All these efforts have left a lasting impression on his contemporaries, including Penobscot chef Joe Robbins, who worked with Kinneen at the 2023 Tribal Summit and also teamed up with him to develop recipe videos employing both government commodity foods and traditional, culturally significant ingredients. That’s especially important because many tribal communities still depend on food rations from the U.S. government, which historically have not been particularly nutritious.
“As I look at the work Rob has done with constant dedication to not just to his tribe in Alaska but to all Indigenous communities on Turtle Island and beyond, it strengthens the work that all Indigenous chefs, farmers, and producers are doing every day,” Robbins says. “When it comes to Indigenous representation in the culinary world, we are still lacking, though the tides are shifting quickly. Perspective of our cultures has always come from the outside, but the work NATIFS is doing is coming from tribal communities, giving us all a much louder voice.”
Amy Foote, an Alaska-based chef who is striving to introduce traditional foods into healthcare facilities and other institutions there, echoes that sentiment. “Rob’s ability to create a bridge between Alaska Native culture and the broader food world is inspiring,” says Foote, who is not Indigenous but has focused much of her career on the deeply Indigenous notion of food as medicine. “By working alongside global Indigenous communities, he is reviving lost or endangered food knowledge and providing a means for communities to reclaim and reconnect with their food heritage. Rob is a grounding presence to a sovereign food future.”

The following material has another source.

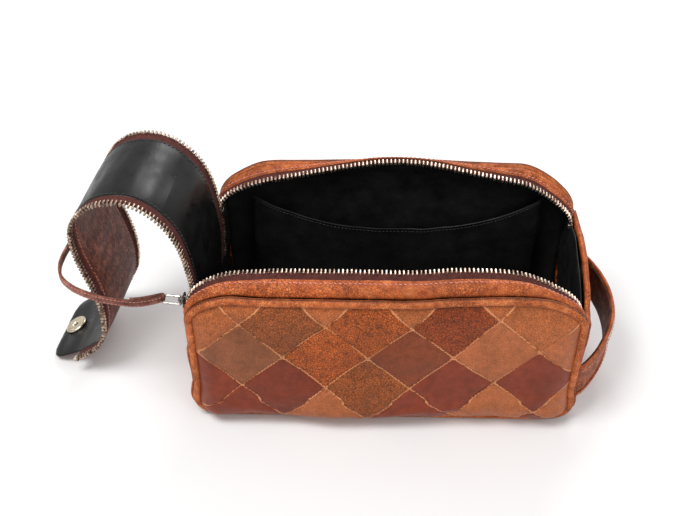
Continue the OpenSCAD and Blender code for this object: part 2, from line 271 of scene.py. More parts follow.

Indeed, Kinneen embodies a reverence for the past with a vision for the future—a juxtaposition many Alaska Native communities are currently navigating. “Although ancestral knowledge is rooted in tradition, that doesn’t mean it can’t be adapted,” he says. “We should be mapping today’s thought processes and technology onto Indigenous stewardship models to help promote food knowledge.”
As prime examples of non-extractive Indigenous ingenuity, he points to the resurgence of Zuni waffle gardens for vegetable growing, which help conserve water in the Southwest, and the kelp farming that Dune Lankard of the Native Conservancy is spearheading along Alaska’s south-central coast, simultaneously bolstering the local economy with a nutritious traditional food and helping mitigate climate change impacts like ocean acidification.
For Kinneen, his childhood lessons from Alaska, about community and resilience, apply to the wider environmental and climate crises the planet is facing. “We should be asking ourselves, ‘How can we be in a symbiotic, stewardship relationship with the Earth when it comes to food production?’” he says. “I realize that approach would likely cut down on profitability, but the flip side is that we have a place to live.”